SANTA FE — Republican leaders in both chambers of the Legislature are pressing Gov. Michelle Lujan Grisham to call a special session to repeal New Mexico’s personal income tax, arguing the governor’s proposed $250 rebate doesn’t go far enough as the state banks a wartime oil revenue windfall.

House Republican Leader Gail Armstrong, R-Magdalena; House Republican Whip Alan T. Martinez, R-Rio Rancho; and House Republican Caucus Chair Rebecca Dow, R-Elephant Butte, sent a letter to Lujan Grisham on July 7 requesting an immediate special session to repeal the tax effective July 1, 2026. Separately, Sen. Joshua A. Sanchez, R-Veguita, ranking member on the Senate Tax, Business and Transportation Committee, called Thursday for the tax’s elimination — saying the governor should convene lawmakers, or that legislators should call themselves into an extraordinary session if she won’t.

“This is not complicated,” Sanchez said in a statement. “People work hard here in New Mexico. Families out in our communities are stretching every paycheck they get.”
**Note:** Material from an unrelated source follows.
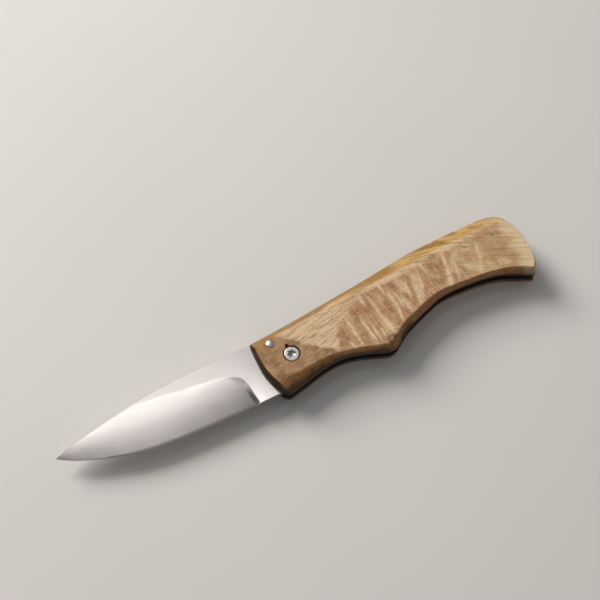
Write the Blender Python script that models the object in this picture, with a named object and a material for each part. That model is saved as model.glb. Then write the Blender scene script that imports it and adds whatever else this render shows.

The dueling proposals follow Lujan Grisham’s own push for tax relief. In a June 27 Albuquerque Journal op-ed, the governor proposed a one-time $250 rebate for taxpayers, citing the financial strain New Mexico drivers have faced since fighting broke out between the U.S. and Iran in February, which sent oil prices sharply higher above $100 per barrel and pushed New Mexico gas prices up by as much as $1.30 a gallon.

New Mexico’s revenue windfall from that price spike has been a moving target. The Legislative Finance Committee’s chief economist estimated in early June that the state’s trust funds would see an $850 million boost by the end of the fiscal year.

But as oil prices retreated from their wartime peak, an LFC economist told an interim committee June 29 that the estimate had been revised to roughly $500 million, with every $1 increase in the average New Mexico price of oil adding about $57.3 million to state revenue. The personal income tax itself is projected to bring in roughly $2.2 billion this fiscal year, about 16% of the state’s general fund budget.

In their letter, House Republicans argued the state could absorb the roughly $2.2 billion annual cost of repeal without cutting recurring funding for education, health care or public safety, citing more than $12 billion in recurring general fund revenue against $11.2 billion in current recurring spending, along with more than $11 billion in state trust funds and an expected $2 billion federal payment from a recent oil and gas lease sale. If enacted, the repeal would make New Mexico the 10th state with no personal income tax, joining Alaska, Florida, Nevada, New Hampshire, South Dakota, Tennessee, Texas, Washington and Wyoming.

The idea has some support among Democrats. Senate Finance Committee Chairman George Muñoz, D-Gallup, wrote in a New Mexican op-ed that reducing or eliminating the personal income tax would provide “permanent relief that grows with every paycheck.”

But a spokesperson for the governor pushed back on doing it through a special session. Communications Director Michael Coleman said in a statement that eliminating the tax would carry “recurring and significant budget implications that demand comprehensive analysis and rigorous debate” better suited to the regular 60-day session that begins in January.

The push to eliminate the income tax isn’t new. Rep. Elaine Sena Cortez, R-Hobbs, carried a repeal bill, House Bill 275, during the 2025 session; it was voted down in the House Taxation and Revenue Committee. Paul Gessing, president of the Albuquerque-based Rio Grande Foundation, testified for the bill, arguing years of oil-and-gas-fueled budget surpluses gave lawmakers room to act.

The foundation’s Errors of Enchantment blog argued at the time that projected state revenue for fiscal year 2026 was large enough to eliminate the personal income tax entirely and still leave about $400 million above the governor’s proposed spending.